What to produce:
Write the data out again, exactly as given.
▬▬▬▬▬▬
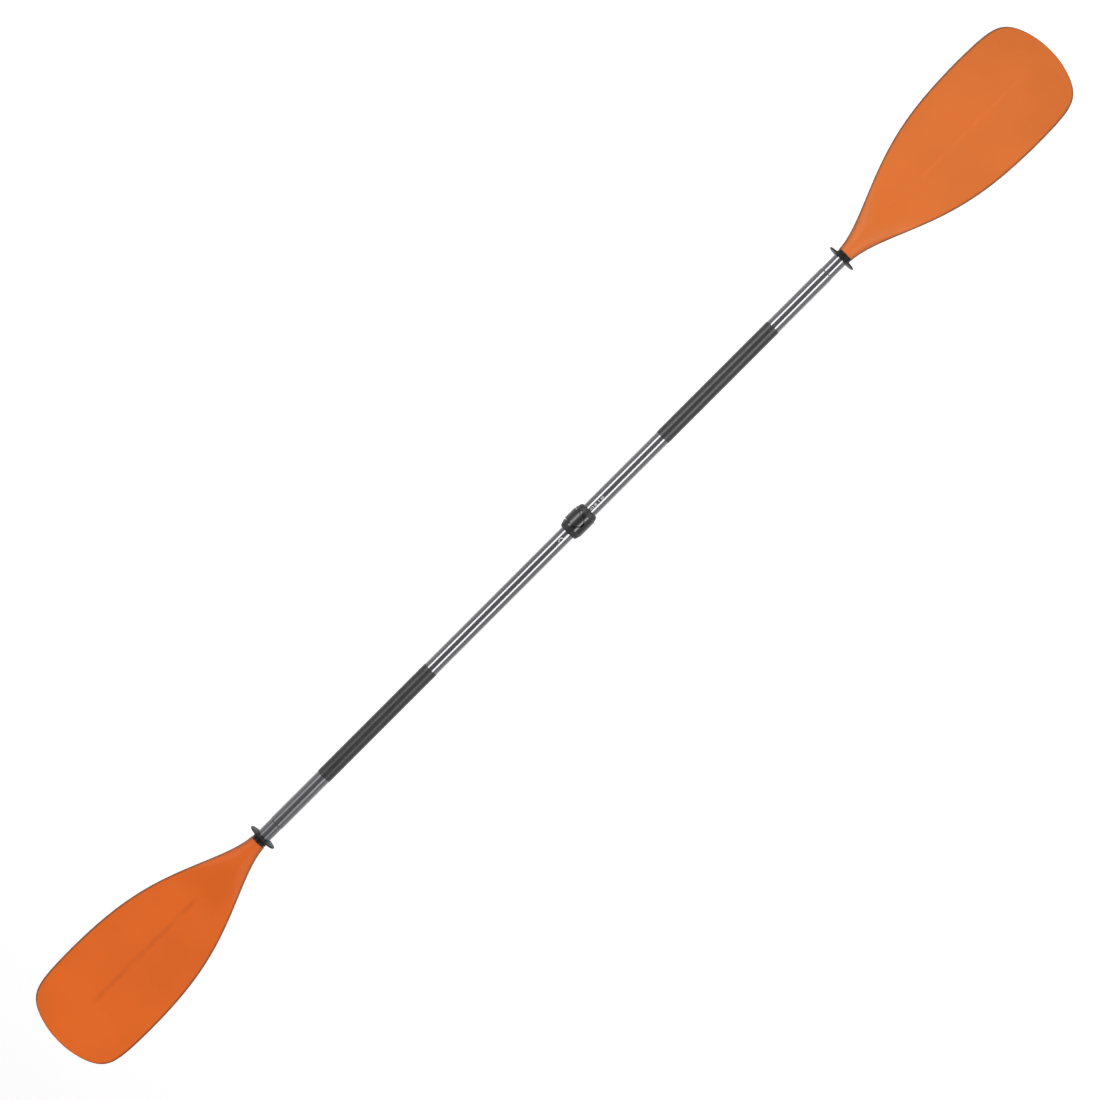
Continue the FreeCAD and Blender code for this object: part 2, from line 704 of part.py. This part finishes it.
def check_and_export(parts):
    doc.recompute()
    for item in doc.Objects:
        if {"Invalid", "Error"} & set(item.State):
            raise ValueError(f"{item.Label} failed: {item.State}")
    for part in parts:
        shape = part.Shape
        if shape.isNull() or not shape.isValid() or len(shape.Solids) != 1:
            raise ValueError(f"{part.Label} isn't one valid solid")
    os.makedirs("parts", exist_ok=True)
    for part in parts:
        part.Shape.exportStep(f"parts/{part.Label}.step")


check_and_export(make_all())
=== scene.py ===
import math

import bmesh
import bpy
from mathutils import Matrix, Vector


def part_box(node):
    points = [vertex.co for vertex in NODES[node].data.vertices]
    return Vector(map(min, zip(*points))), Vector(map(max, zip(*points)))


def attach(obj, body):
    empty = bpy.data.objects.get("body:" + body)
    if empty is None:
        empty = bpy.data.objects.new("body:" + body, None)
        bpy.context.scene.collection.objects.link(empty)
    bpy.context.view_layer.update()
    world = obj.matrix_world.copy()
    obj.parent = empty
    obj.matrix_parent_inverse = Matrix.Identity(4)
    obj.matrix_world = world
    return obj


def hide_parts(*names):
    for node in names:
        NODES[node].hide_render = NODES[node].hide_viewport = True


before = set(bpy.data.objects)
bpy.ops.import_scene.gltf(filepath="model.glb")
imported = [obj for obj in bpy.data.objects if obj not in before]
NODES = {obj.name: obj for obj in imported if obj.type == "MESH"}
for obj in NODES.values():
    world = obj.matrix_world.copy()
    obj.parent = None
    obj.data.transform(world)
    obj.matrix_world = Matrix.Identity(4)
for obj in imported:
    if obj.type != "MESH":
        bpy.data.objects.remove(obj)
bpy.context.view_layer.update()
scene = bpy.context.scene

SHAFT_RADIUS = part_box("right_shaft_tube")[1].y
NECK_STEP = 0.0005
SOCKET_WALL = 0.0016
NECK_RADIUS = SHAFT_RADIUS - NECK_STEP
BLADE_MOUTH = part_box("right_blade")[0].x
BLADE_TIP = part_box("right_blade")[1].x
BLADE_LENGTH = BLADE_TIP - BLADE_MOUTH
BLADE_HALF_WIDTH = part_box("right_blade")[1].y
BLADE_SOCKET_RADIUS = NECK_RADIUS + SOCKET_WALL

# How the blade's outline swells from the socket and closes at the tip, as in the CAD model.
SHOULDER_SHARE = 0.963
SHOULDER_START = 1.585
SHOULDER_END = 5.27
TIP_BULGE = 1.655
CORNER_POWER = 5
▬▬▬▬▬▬
Correct result:
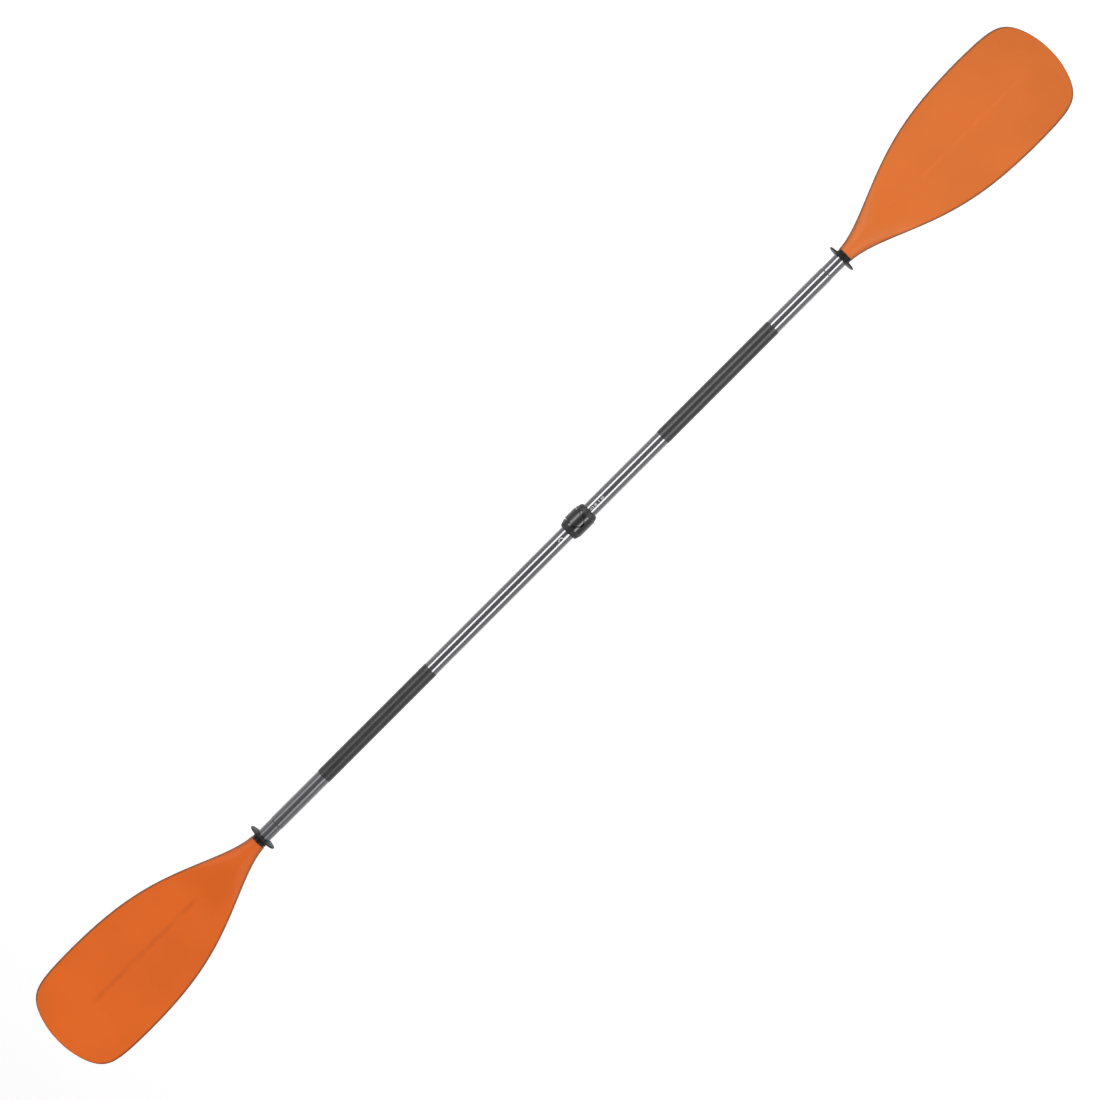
Continue the FreeCAD and Blender code for this object: part 2, from line 704 of part.py. This part finishes it.
def check_and_export(parts):
    doc.recompute()
    for item in doc.Objects:
        if {"Invalid", "Error"} & set(item.State):
            raise ValueError(f"{item.Label} failed: {item.State}")
    for part in parts:
        shape = part.Shape
        if shape.isNull() or not shape.isValid() or len(shape.Solids) != 1:
            raise ValueError(f"{part.Label} isn't one valid solid")
    os.makedirs("parts", exist_ok=True)
    for part in parts:
        part.Shape.exportStep(f"parts/{part.Label}.step")


check_and_export(make_all())
=== scene.py ===
import math

import bmesh
import bpy
from mathutils import Matrix, Vector


def part_box(node):
    points = [vertex.co for vertex in NODES[node].data.vertices]
    return Vector(map(min, zip(*points))), Vector(map(max, zip(*points)))


def attach(obj, body):
    empty = bpy.data.objects.get("body:" + body)
    if empty is None:
        empty = bpy.data.objects.new("body:" + body, None)
        bpy.context.scene.collection.objects.link(empty)
    bpy.context.view_layer.update()
    world = obj.matrix_world.copy()
    obj.parent = empty
    obj.matrix_parent_inverse = Matrix.Identity(4)
    obj.matrix_world = world
    return obj


def hide_parts(*names):
    for node in names:
        NODES[node].hide_render = NODES[node].hide_viewport = True


before = set(bpy.data.objects)
bpy.ops.import_scene.gltf(filepath="model.glb")
imported = [obj for obj in bpy.data.objects if obj not in before]
NODES = {obj.name: obj for obj in imported if obj.type == "MESH"}
for obj in NODES.values():
    world = obj.matrix_world.copy()
    obj.parent = None
    obj.data.transform(world)
    obj.matrix_world = Matrix.Identity(4)
for obj in imported:
    if obj.type != "MESH":
        bpy.data.objects.remove(obj)
bpy.context.view_layer.update()
scene = bpy.context.scene

SHAFT_RADIUS = part_box("right_shaft_tube")[1].y
NECK_STEP = 0.0005
SOCKET_WALL = 0.0016
NECK_RADIUS = SHAFT_RADIUS - NECK_STEP
BLADE_MOUTH = part_box("right_blade")[0].x
BLADE_TIP = part_box("right_blade")[1].x
BLADE_LENGTH = BLADE_TIP - BLADE_MOUTH
BLADE_HALF_WIDTH = part_box("right_blade")[1].y
BLADE_SOCKET_RADIUS = NECK_RADIUS + SOCKET_WALL

# How the blade's outline swells from the socket and closes at the tip, as in the CAD model.
SHOULDER_SHARE = 0.963
SHOULDER_START = 1.585
SHOULDER_END = 5.27
TIP_BULGE = 1.655
CORNER_POWER = 5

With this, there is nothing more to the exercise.